Background: Ms Shelley, a registered nurse, moved into Dr Markhov's unit as his tenant in 1995, a few years after they had met. Over the years the pair bought properties and resided in them together as landlord and tenant. At times they lived on their own, but for the majority of the 14 years, they shared a house and maintained a regular sexual relationship. Ms Shelley claimed over that time the pair were in a "committed and marriage-like" relationship and slept together "every night". Dr Markhov however admitted that they had regular sex, but denied that they were in a "marriage-like" relationship. Dr Markhov claimed that over that time period he was actively looking for a life-partner who was "culturally compatible" to him, on dating websites and had even went overseas to meet women. 
 
  [Legal Issue]The court was asked to define the relationship as part of a property dispute between the Dr Markhov and Ms Shelley, who were housemates and had regular sex for 14 years, but otherwise disputed the precise nature of their relationship.

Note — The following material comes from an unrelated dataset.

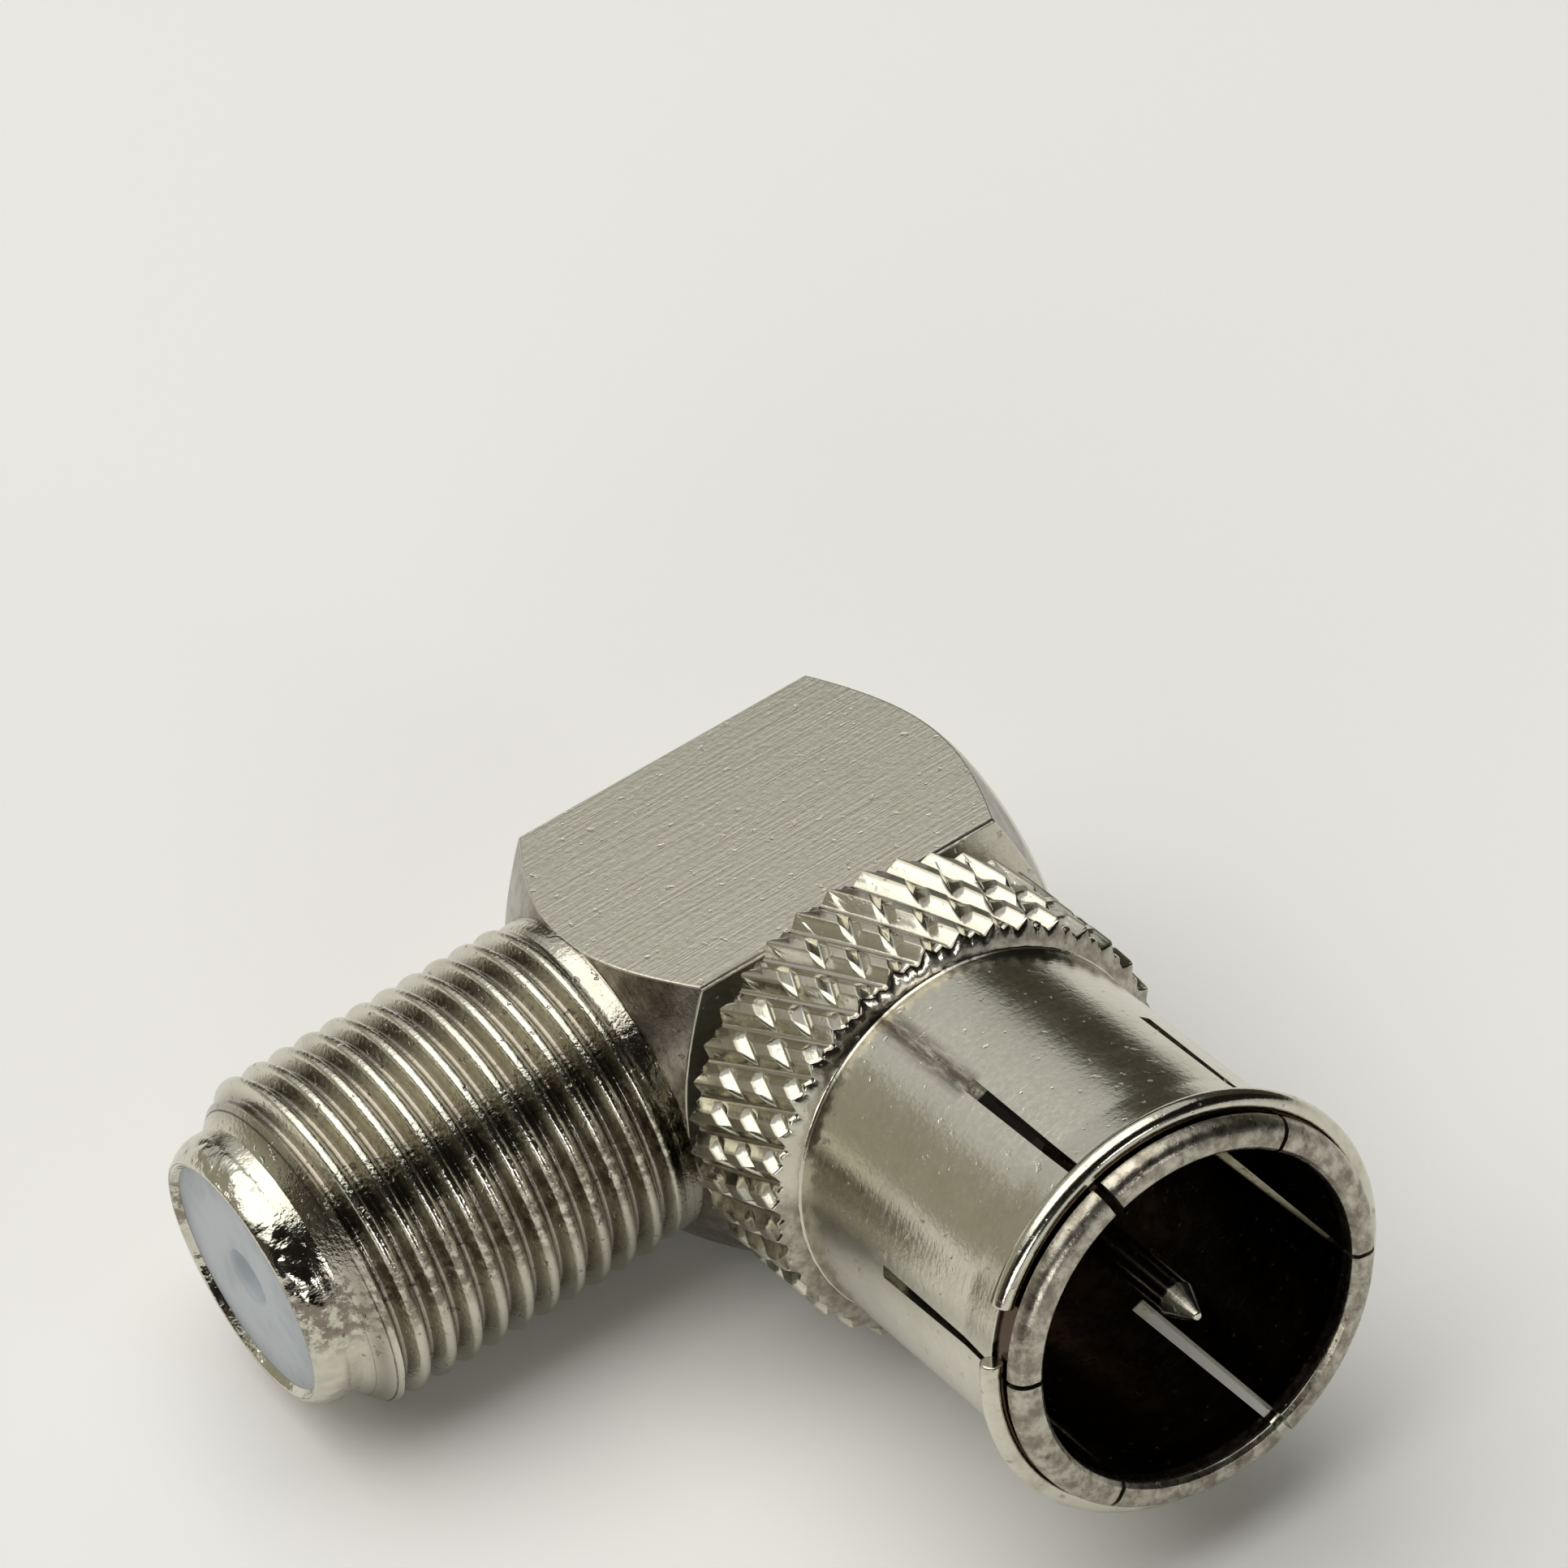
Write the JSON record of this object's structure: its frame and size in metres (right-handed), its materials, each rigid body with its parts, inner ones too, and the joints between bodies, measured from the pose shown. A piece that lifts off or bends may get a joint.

The application was lodged in the WA Family Court a few months before Dr Markhov married another woman in 2009.   [Court Orders]In handing down her decision, Judge Crisford said while she found some of Dr Markhov’s attitudes “dishonourable”, she was not satisfied there was a marriage-like relationship. He never intended to have a long-term relationship with her, she said. Judge Crisford said Ms Shelley benefited from the arrangement in much the same way and disputed her claims of an exclusive, marriage-like relationship.